By the way, New Zealanders have over 90% of their net private wealth invested in the property market...
7. Especially for Wally - Copper prices may drop on talk the Chinese crackdown on property development could hit demand for all those pipes and cylinders and stuff that's made with copper, Bloomberg reports.
Housing policies such as lending rules will be enforced “strictly” to prevent speculative investment, China’s Ministry of Housing and Urban-Rural Development said today.
Concern about efforts to rein in the country’s surging economy helped to pull copper down by 17 percent in the second quarter. There is “concern about China’s determination to cool real-estate markets,” Marc Elliott, an analyst at Fairfax IS in London, said in a report.
European banks, rattled by investor uncertainty about their ability to withstand a sovereign-debt crisis, are poised to win a reprieve in Basel, Switzerland, this week as regulators from 27 countries shape new capital rules. A push to water down stringent standards proposed last year by the Basel Committee on Banking Supervision, and to allow more time to implement them, is led by France and Germany, according to bankers, regulators and lobbyists involved in the talks.
Representatives from the U.S. and the U.K., who have sought to rein in risk-taking, are willing to compromise on how capital is defined to reach an agreement at a committee meeting that begins tomorrow, the people said. Another concession may involve granting transition periods of up to 10 years to ease concerns of some member countries that their banks and economies won’t be able to bear the burden of tougher capital requirements until a recovery takes hold. As a result, the amount of capital European banks will be forced to raise in the next two years won’t be as much as investors fear.
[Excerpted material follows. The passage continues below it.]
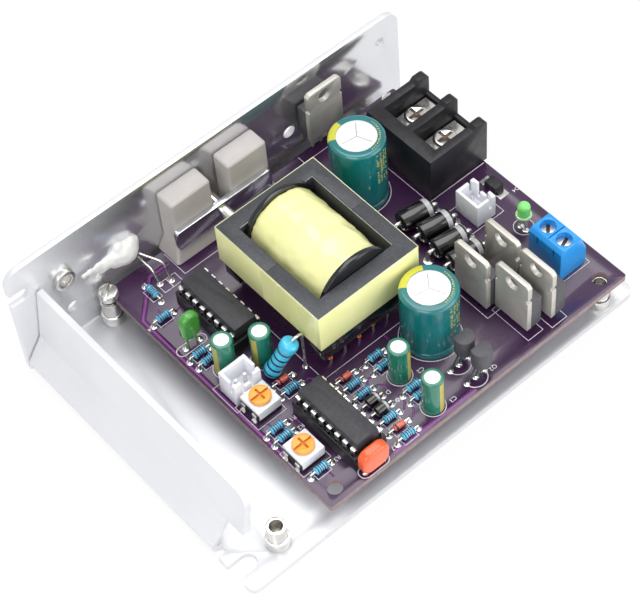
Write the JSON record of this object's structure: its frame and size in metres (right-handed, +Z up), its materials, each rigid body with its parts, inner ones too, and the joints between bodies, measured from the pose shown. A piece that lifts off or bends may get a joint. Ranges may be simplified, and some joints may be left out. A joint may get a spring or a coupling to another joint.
{
  "type": "power inverter board",
  "caption": "Purple circuit board with a transformer, capacitors, transistors and terminals on a folded aluminium chassis.",
  "frame": {"origin": "middle of the folded base's underside", "axes": "+X along the tall wall from the open bay to the terminals, +Y from the open long side to the tall wall, +Z up from the underside"},
  "size_m": [0.1142, 0.0828, 0.0365],
  "materials": {
    "bright_sheet": "polished sheet",
    "bright_steel": "bright plated",
    "board": "purple solder mask",
    "grey_rubber": "smooth grey",
    "black_epoxy": "fine matt moulding",
    "ferrite": "ground ferrite",
    "yellow_tape": "pale yellow polyester tape",
    "black_moulding": "moulded",
    "tinned_lead": "tinned",
    "can_aluminium": "drawn can",
    "teal_sleeve": "shrunk sleeve",
    "green_sleeve": "shrunk sleeve",
    "blue_moulding": "moulded",
    "white_moulding": "moulded",
    "tinned_copper": "matt tin",
    "orange_moulding": "moulded",
    "green_lens": "clear coloured lens",
    "red_glass": "glass",
    "blue_lacquer": "lacquer with colour bands",
    "green_epoxy": "dipped coating",
    "orange_epoxy": "dipped coating",
    "white_sealant": "silicone sealant"
  },
  "bodies": {
    "root": {"chassis": "bright_sheet", "circuit_board": "board", "cover_post": "bright_steel", "board_standoffs": "bright_steel", "board_screws": "bright_steel", "wall_nut": "bright_steel", "insulating_caps": "grey_rubber", "clamped_transistors": "black_epoxy", "clamp_bar": "bright_sheet", "clamp_screw": "bright_steel", "core_half_front": "ferrite", "core_half_rear": "ferrite", "core_tape": "yellow_tape", "bobbin": "black_moulding", "winding": "yellow_tape", "bobbin_pins": "tinned_lead", "rear_capacitor_can": "can_aluminium", "rear_capacitor_sleeve": "teal_sleeve", "front_capacitor_can": "can_aluminium", "front_capacitor_sleeve": "teal_sleeve", "small_capacitor_cans": "can_aluminium", "small_capacitor_sleeves": "green_sleeve", "terminal_block": "black_moulding", "terminal_block_plates": "tinned_lead", "terminal_block_screws": "bright_steel", "screw_terminal": "blue_moulding", "screw_terminal_screws": "bright_steel", "screw_terminal_clamps": "tinned_lead", "output_socket": "white_moulding", "output_socket_pins": "tinned_lead", "input_socket": "white_moulding", "input_socket_pins": "tinned_lead", "controller_chip": "black_epoxy", "driver_chip": "black_epoxy", "controller_socket": "black_moulding", "driver_socket": "black_moulding", "chip_legs": "tinned_lead", "output_transistor_tabs": "tinned_copper", "output_transistor_bodies": "black_epoxy", "wall_transistor_tab": "tinned_copper", "wall_transistor_body": "black_epoxy", "trimmer_body_1": "white_moulding", "trimmer_body_2": "white_moulding", "trimmer_contacts": "tinned_lead", "indicator_led": "green_lens", "led_leads": "tinned_lead", "surface_diode": "black_epoxy", "rectifier_diodes": "black_epoxy", "signal_diodes": "black_epoxy", "glass_diodes": "red_glass", "small_resistors": "blue_lacquer", "power_resistor": "blue_lacquer", "film_capacitor": "green_epoxy", "dipped_capacitor": "orange_epoxy", "signal_transistors": "black_epoxy", "thermistor": "white_sealant", "thermistor_wires": "tinned_lead"},
    "trimmer_1": {"trimmer_rotor_1": "orange_moulding"},
    "trimmer_2": {"trimmer_rotor_2": "orange_moulding"}
  },
  "joints": [
    {"name": "trimmer_1_turn", "type": "hinge", "parent": "root", "child": "trimmer_1", "pos_m": [-0.029, -0.011, 0.0142], "axis": [0, 0, 1], "range_deg": [-120, 120]},
    {"name": "trimmer_2_turn", "type": "hinge", "parent": "root", "child": "trimmer_2", "pos_m": [-0.0303, -0.0268, 0.0142], "axis": [0, 0, 1], "range_deg": [-120, 120]}
  ]
}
“Politicians in France and Germany are worried about the impact of the rules on their economies,” said Chris Bates, a regulatory lawyer at Clifford Chance LLP in London. “Basel has managed to bring diverging banking systems and economies together. It’s more than just a capital regime. It’s a showcase of global cooperation. So the U.S. and the U.K. cannot let it break down.”
9. How the Bank of England cooked its forecasts - David G Blanchflower has written a startling opinion piece at Bloomberg detailing how the Bank of England governor Mervyn King used to massage the bank's economic forecasts.
Estimates have a tendency to whizz around all over the place in the face of small changes in assumptions, data used and time period covered. And errors can be huge, especially at turning points, so carefully considered judgment matters. Economic forecasts can be massaged, so independence is vital.
During my time on the Bank of England’s Monetary Policy Committee, which makes quarterly economic prognoses, Governor Mervyn King controlled the hiring and firing of the forecast team, who did his bidding.
They had to produce a result that was consistent with King’s views, or else they would be history. A patchwork of arbitrary fixes and prejudices frequently drive forecasts, which for the uninitiated are hard to see. King always emphasized the importance of top-down judgments, which means you can just make stuff up as you go along.
Worryingly, this was often only loosely based on the workings of the real world. Such glorified guesswork operated reasonably well during the boom years, but failed miserably when the recession hit. To put it bluntly, it isn’t that hard to manipulate a forecast. I have seen it done.